#### YOUR OBJECTIVE:
Keep to the lines between the one holding "addPart('pot', potSolid(), '#4c4f57', 0.5);" and the one holding "in imported if", inclusive, and write them out exactly.

---------------

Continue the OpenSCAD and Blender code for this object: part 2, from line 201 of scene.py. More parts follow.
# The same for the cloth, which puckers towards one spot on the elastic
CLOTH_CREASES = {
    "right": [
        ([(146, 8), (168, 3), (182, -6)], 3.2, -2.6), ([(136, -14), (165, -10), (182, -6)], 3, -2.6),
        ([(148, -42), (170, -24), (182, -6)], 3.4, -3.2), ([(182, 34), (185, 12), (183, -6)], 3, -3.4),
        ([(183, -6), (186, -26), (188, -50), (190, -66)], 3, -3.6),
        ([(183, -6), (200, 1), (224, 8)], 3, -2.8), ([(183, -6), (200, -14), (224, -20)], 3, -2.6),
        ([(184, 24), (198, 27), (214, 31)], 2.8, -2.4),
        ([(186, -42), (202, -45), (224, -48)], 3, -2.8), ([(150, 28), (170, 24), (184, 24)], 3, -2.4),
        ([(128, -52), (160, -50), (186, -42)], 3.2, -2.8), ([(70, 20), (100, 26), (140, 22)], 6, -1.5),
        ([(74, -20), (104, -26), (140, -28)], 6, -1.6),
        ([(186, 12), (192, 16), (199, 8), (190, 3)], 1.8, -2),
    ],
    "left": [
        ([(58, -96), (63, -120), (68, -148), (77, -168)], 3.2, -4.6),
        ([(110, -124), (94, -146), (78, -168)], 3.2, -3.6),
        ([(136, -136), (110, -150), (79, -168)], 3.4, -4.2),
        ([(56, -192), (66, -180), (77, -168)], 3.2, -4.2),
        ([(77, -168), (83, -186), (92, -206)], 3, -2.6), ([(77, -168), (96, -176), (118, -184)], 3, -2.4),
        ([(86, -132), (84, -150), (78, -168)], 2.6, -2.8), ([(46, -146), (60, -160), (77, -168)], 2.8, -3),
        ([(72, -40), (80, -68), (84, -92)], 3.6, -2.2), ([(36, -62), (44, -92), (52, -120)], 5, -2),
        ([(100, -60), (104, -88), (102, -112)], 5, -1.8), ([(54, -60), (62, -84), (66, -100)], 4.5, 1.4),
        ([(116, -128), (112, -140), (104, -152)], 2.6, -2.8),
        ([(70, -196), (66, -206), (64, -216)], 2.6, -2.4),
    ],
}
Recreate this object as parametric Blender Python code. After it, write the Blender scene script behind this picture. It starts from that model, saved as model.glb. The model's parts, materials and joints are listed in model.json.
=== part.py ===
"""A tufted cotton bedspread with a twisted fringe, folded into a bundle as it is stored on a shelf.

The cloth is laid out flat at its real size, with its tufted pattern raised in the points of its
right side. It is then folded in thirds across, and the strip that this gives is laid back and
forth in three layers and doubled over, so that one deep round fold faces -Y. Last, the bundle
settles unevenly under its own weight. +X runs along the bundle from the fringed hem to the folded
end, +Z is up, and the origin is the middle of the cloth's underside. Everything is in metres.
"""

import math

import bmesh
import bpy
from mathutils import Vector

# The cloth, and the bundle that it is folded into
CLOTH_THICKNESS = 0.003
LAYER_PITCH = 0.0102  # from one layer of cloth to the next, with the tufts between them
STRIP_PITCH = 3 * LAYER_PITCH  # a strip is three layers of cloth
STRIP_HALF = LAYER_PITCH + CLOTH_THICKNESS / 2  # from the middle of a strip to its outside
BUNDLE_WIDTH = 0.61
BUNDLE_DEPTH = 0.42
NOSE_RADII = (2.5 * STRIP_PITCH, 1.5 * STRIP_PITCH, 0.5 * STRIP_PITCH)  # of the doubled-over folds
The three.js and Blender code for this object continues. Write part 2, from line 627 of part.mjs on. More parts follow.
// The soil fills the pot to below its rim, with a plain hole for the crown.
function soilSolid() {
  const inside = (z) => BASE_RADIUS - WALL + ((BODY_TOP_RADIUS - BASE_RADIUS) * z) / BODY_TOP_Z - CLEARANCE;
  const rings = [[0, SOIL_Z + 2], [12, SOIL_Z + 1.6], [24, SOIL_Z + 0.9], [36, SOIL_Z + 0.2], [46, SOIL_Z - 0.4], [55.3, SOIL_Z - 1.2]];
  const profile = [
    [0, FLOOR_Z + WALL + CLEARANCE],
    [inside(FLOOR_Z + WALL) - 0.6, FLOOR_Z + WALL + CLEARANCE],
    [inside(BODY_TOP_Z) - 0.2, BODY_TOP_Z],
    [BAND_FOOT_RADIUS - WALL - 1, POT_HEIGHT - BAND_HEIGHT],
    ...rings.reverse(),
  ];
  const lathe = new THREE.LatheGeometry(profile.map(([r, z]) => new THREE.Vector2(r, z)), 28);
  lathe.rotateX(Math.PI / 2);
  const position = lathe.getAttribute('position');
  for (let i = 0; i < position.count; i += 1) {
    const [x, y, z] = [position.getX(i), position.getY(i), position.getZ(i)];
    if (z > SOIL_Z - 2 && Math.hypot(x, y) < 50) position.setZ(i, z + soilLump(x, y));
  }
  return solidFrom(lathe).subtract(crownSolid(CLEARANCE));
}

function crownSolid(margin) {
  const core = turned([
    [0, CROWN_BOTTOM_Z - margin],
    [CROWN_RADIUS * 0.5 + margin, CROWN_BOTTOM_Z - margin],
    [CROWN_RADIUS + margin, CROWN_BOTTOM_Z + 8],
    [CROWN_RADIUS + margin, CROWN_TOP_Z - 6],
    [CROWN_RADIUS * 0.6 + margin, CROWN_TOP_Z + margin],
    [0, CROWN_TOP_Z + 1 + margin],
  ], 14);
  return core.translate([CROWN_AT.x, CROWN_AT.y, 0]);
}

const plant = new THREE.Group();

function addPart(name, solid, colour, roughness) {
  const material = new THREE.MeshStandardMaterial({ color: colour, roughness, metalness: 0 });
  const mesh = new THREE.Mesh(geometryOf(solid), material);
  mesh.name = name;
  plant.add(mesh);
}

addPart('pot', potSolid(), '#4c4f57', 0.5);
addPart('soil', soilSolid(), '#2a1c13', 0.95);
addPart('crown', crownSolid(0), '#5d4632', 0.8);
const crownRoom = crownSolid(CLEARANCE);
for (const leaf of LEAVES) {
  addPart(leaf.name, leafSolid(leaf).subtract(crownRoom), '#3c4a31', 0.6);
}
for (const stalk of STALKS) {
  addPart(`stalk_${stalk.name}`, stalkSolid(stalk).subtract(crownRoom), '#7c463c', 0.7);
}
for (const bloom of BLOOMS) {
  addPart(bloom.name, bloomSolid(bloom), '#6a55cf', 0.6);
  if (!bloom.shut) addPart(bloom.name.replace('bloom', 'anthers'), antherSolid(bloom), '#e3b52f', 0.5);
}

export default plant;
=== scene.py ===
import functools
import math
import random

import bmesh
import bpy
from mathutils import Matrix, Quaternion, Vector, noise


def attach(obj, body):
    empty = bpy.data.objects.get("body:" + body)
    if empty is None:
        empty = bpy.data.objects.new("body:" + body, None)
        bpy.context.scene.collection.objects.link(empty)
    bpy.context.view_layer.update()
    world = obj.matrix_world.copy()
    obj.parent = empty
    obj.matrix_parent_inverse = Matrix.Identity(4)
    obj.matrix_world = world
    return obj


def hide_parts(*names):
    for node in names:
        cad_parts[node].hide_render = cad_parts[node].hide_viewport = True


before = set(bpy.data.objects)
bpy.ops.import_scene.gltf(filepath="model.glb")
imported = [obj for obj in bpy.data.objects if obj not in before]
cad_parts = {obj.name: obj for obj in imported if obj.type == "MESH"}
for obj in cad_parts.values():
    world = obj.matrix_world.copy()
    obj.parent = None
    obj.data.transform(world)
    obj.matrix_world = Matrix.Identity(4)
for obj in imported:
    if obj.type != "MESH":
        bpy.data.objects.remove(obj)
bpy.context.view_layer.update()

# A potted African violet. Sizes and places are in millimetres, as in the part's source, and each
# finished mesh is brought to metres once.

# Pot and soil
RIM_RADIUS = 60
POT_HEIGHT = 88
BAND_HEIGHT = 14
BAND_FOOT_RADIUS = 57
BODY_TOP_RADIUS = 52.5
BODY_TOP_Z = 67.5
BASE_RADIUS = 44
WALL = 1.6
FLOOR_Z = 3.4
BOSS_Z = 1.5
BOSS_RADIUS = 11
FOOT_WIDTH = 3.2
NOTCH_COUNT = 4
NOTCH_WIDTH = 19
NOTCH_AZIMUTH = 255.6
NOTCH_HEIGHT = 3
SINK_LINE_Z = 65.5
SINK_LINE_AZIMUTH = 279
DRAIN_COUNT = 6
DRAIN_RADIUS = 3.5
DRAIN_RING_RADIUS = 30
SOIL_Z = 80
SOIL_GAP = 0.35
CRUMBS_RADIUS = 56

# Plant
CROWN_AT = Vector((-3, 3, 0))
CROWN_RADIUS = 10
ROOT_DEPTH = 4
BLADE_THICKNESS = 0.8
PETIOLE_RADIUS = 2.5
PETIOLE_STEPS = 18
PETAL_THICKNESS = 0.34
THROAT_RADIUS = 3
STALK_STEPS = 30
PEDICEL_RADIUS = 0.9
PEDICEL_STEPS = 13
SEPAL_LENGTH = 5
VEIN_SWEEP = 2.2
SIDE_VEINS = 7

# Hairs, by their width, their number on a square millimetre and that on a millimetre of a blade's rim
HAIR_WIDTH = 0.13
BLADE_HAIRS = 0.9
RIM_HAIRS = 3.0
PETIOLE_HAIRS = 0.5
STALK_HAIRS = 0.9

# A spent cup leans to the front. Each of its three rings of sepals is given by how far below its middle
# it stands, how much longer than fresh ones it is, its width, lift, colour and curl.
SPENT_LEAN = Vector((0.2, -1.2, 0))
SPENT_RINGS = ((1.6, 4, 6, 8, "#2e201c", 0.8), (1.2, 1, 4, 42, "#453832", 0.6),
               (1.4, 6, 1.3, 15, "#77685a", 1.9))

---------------

#### REPLY TO THE EXERCISE:
addPart('pot', potSolid(), '#4c4f57', 0.5);
addPart('soil', soilSolid(), '#2a1c13', 0.95);
addPart('crown', crownSolid(0), '#5d4632', 0.8);
const crownRoom = crownSolid(CLEARANCE);
for (const leaf of LEAVES) {
  addPart(leaf.name, leafSolid(leaf).subtract(crownRoom), '#3c4a31', 0.6);
}
for (const stalk of STALKS) {
  addPart(`stalk_${stalk.name}`, stalkSolid(stalk).subtract(crownRoom), '#7c463c', 0.7);
}
for (const bloom of BLOOMS) {
  addPart(bloom.name, bloomSolid(bloom), '#6a55cf', 0.6);
  if (!bloom.shut) addPart(bloom.name.replace('bloom', 'anthers'), antherSolid(bloom), '#e3b52f', 0.5);
}

export default plant;
=== scene.py ===
import functools
import math
import random

import bmesh
import bpy
from mathutils import Matrix, Quaternion, Vector, noise


def attach(obj, body):
    empty = bpy.data.objects.get("body:" + body)
    if empty is None:
        empty = bpy.data.objects.new("body:" + body, None)
        bpy.context.scene.collection.objects.link(empty)
    bpy.context.view_layer.update()
    world = obj.matrix_world.copy()
    obj.parent = empty
    obj.matrix_parent_inverse = Matrix.Identity(4)
    obj.matrix_world = world
    return obj


def hide_parts(*names):
    for node in names:
        cad_parts[node].hide_render = cad_parts[node].hide_viewport = True


before = set(bpy.data.objects)
bpy.ops.import_scene.gltf(filepath="model.glb")
imported = [obj for obj in bpy.data.objects if obj not in before]
cad_parts = {obj.name: obj for obj in imported if obj.type == "MESH"}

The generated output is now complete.